Given instruction → Quote exactly and only this range of lines in the data below: the line that holds "wooden_base();" to the line that holds "for node in", both included.

-- BEGIN Stored data --

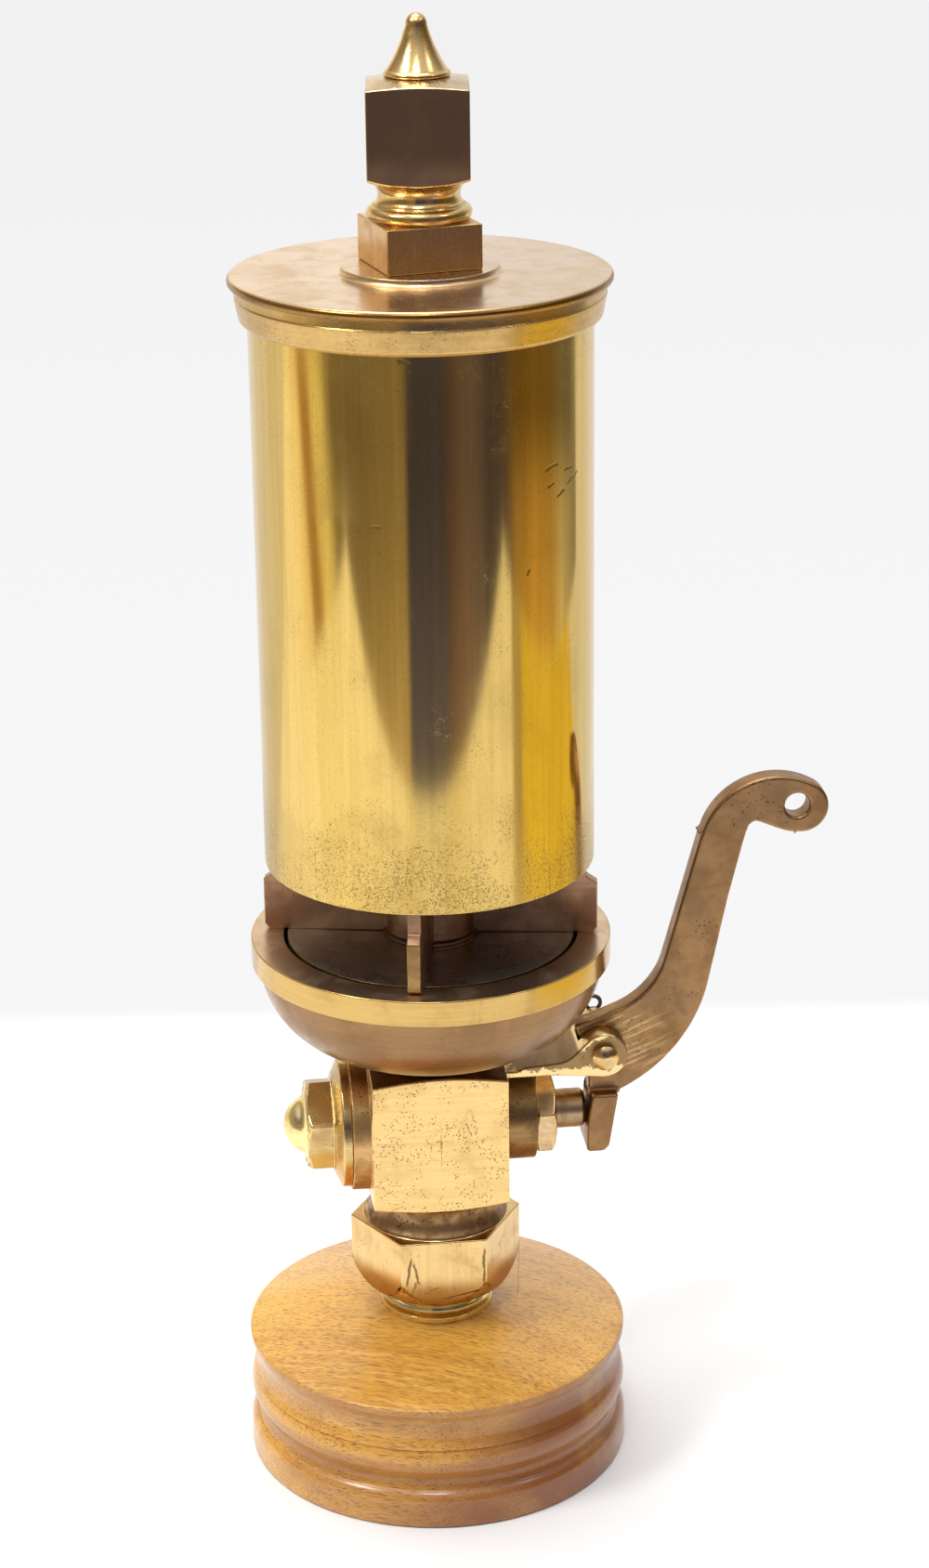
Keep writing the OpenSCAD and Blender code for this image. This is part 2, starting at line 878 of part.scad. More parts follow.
// Cap: skirt round the tube, cove, rounded lip and a low boss under the locknut.
module bell_cap() {
    lip_h = 2.2;
    color(pale_bronze)
        turned()
            difference() {
                union() {
                    box_2d(center_r, cap_under_z, cap_lip_r - lip_h / 2, cap_top_z);
                    dot(cap_lip_r - lip_h / 2, cap_top_z - lip_h / 2, lip_h / 2);
                    polygon([
                        [bell_r, cap_skirt_z], [cap_skirt_r - 1.8, cap_skirt_z],
                        [cap_skirt_r - 0.9, cap_skirt_z + 0.8], [cap_skirt_r, cap_skirt_z + 5.6],
                        [cap_skirt_r, cap_top_z - 1], [bell_r, cap_top_z - 1]]);
                    box_2d(center_r, cap_top_z - 1, cap_boss_r, cap_boss_z);
                    box_2d(center_r, cap_top_z - 1, cap_boss_r + 0.9, cap_top_z + 0.9);
                }
                dot(cap_boss_r + 1, cap_top_z + 1, 1);
                box_2d(cap_skirt_r - 0.3, cap_under_z - 1, cap_lip_r + 1, cap_top_z - lip_h);
                box_2d(0, cap_skirt_z - 1, bell_r, cap_under_z);
            }
}

module square_locknut() {
    color(aged_bronze)
        rotate(locknut_turn)
            translate([0, 0, locknut_z])
                difference() {
                    translate([-locknut_af / 2, -locknut_af / 2, 0])
                        cube([locknut_af, locknut_af, locknut_h]);
                    translate([0, 0, -1])
                        cylinder(h = locknut_h + 2, r = center_r);
                }
}

// Turned foot of the pedestal nut: bead, and the cove's lower half tangent to it.
module pedestal_foot_profile() {
    low_cove_r = 2.3;
    difference() {
        union() {
            box_2d(0, pedestal_z, bead_max_r - 1, pedestal_z + 3);
            box_2d(0, pedestal_z, bead_max_r - bead_r, neck_z);
            dot(bead_max_r - bead_r, pedestal_z + bead_r, bead_r);
        }
        dot(neck_r + low_cove_r, neck_z, low_cove_r);
    }
}

// Limits of the cube: the cove's upper half, then shoulders turned on the corners.
module pedestal_cube_profile() {
    half = cube_w / 2;
    difference() {
        polygon([
            [0, neck_z], [neck_r, neck_z], [neck_r + neck_cove_r, neck_z],
            [neck_r + neck_cove_r, neck_z + neck_cove_r - 0.02], [half * 1.5, cube_low_z + 1.9],
            [half * 1.5, cube_top_z - 0.9], [half * 0.95, cube_top_z],
            [7.8, finial_z], [0, finial_z]]);
        dot(neck_r + neck_cove_r, neck_z, neck_cove_r);
    }
}

module pedestal_nut() {
    color(aged_bronze)
        rotate(cube_turn)
            difference() {
                union() {
                    turned() pedestal_foot_profile();
                    intersection() {
                        translate([-cube_w / 2, -cube_w / 2, pedestal_z - 1])
                            cube([cube_w, cube_w, 40]);
                        turned() pedestal_cube_profile();
                    }
                }
                translate([0, 0, pedestal_z - 1])
                    cylinder(h = center_top_z - pedestal_z + 2, r = center_r);
                translate([0, 0, cube_top_z - finial_pin_h])
                    cylinder(h = finial_pin_h + 1, r = finial_pin_r);
            }
}

// Small bell-shaped finial with a thin foot bead and a rounded tip.
module finial() {
    flare_r = 32;
    tip_r = 2.35;
    tip_z = finial_z + 11;
    color(bright_brass) {
        turned() {
            difference() {
                union() {
                    box_2d(0, finial_z, 6.6, finial_z + 1.3);
                    dot(6.6, finial_z + 0.65, 0.65);
                    box_2d(0, finial_z + 0.65, 7.1, tip_z);
                }
                dot(33.24, finial_z + 19.25, flare_r);
            }
            intersection() {
                dot(0, tip_z, tip_r);
                box_2d(0, finial_z, tip_r, tip_z + tip_r);
            }
        }
        translate([0, 0, cube_top_z - finial_pin_h])
            cylinder(h = finial_pin_h + 1, r = finial_pin_r);
    }
}

wooden_base();
mounting_stud();
mounting_spigot();
valve_body();
valve_seat();
valve_stem();
valve_disc();
disc_washer();
disc_nut();
valve_spring();
bonnet();
bonnet_gasket();
gland_nut();
gland_packing();
lever();
pivot_pin();
cotter_pin();
bowl();
stem_spider();
languid_disc();
center_stem();
chamber_dividers();
chamber_stop(1);  // chamber_stop_1
chamber_stop(2);  // chamber_stop_2
chamber_stop(3);  // chamber_stop_3
bell_tube();
bell_cap();
square_locknut();
pedestal_nut();
finial();
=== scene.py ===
import math

import bmesh
import bpy
from mathutils import Euler, Matrix, Vector


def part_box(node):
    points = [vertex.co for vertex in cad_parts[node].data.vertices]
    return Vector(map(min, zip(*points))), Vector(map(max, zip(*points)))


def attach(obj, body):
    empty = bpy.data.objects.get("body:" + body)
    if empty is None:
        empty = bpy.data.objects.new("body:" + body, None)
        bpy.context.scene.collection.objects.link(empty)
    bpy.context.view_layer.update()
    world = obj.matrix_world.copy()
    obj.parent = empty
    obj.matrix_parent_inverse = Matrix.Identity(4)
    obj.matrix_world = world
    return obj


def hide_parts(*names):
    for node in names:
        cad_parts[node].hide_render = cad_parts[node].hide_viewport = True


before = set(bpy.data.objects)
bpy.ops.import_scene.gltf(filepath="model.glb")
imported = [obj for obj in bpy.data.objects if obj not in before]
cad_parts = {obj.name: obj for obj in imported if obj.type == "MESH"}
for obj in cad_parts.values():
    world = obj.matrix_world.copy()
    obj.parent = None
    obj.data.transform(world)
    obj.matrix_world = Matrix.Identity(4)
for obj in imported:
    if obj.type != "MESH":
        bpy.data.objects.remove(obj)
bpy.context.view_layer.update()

MM = 0.001


def low(node):
    """Lowest corner of a CAD node, in millimetres."""
    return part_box(node)[0] / MM


def high(node):
    """Highest corner of a CAD node, in millimetres."""
    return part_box(node)[1] / MM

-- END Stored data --

Solution to this task →
wooden_base();
mounting_stud();
mounting_spigot();
valve_body();
valve_seat();
valve_stem();
valve_disc();
disc_washer();
disc_nut();
valve_spring();
bonnet();
bonnet_gasket();
gland_nut();
gland_packing();
lever();
pivot_pin();
cotter_pin();
bowl();
stem_spider();
languid_disc();
center_stem();
chamber_dividers();
chamber_stop(1);  // chamber_stop_1
chamber_stop(2);  // chamber_stop_2
chamber_stop(3);  // chamber_stop_3
bell_tube();
bell_cap();
square_locknut();
pedestal_nut();
finial();
=== scene.py ===
import math

import bmesh
import bpy
from mathutils import Euler, Matrix, Vector


def part_box(node):
    points = [vertex.co for vertex in cad_parts[node].data.vertices]
    return Vector(map(min, zip(*points))), Vector(map(max, zip(*points)))


def attach(obj, body):
    empty = bpy.data.objects.get("body:" + body)
    if empty is None:
        empty = bpy.data.objects.new("body:" + body, None)
        bpy.context.scene.collection.objects.link(empty)
    bpy.context.view_layer.update()
    world = obj.matrix_world.copy()
    obj.parent = empty
    obj.matrix_parent_inverse = Matrix.Identity(4)
    obj.matrix_world = world
    return obj


def hide_parts(*names):
    for node in names:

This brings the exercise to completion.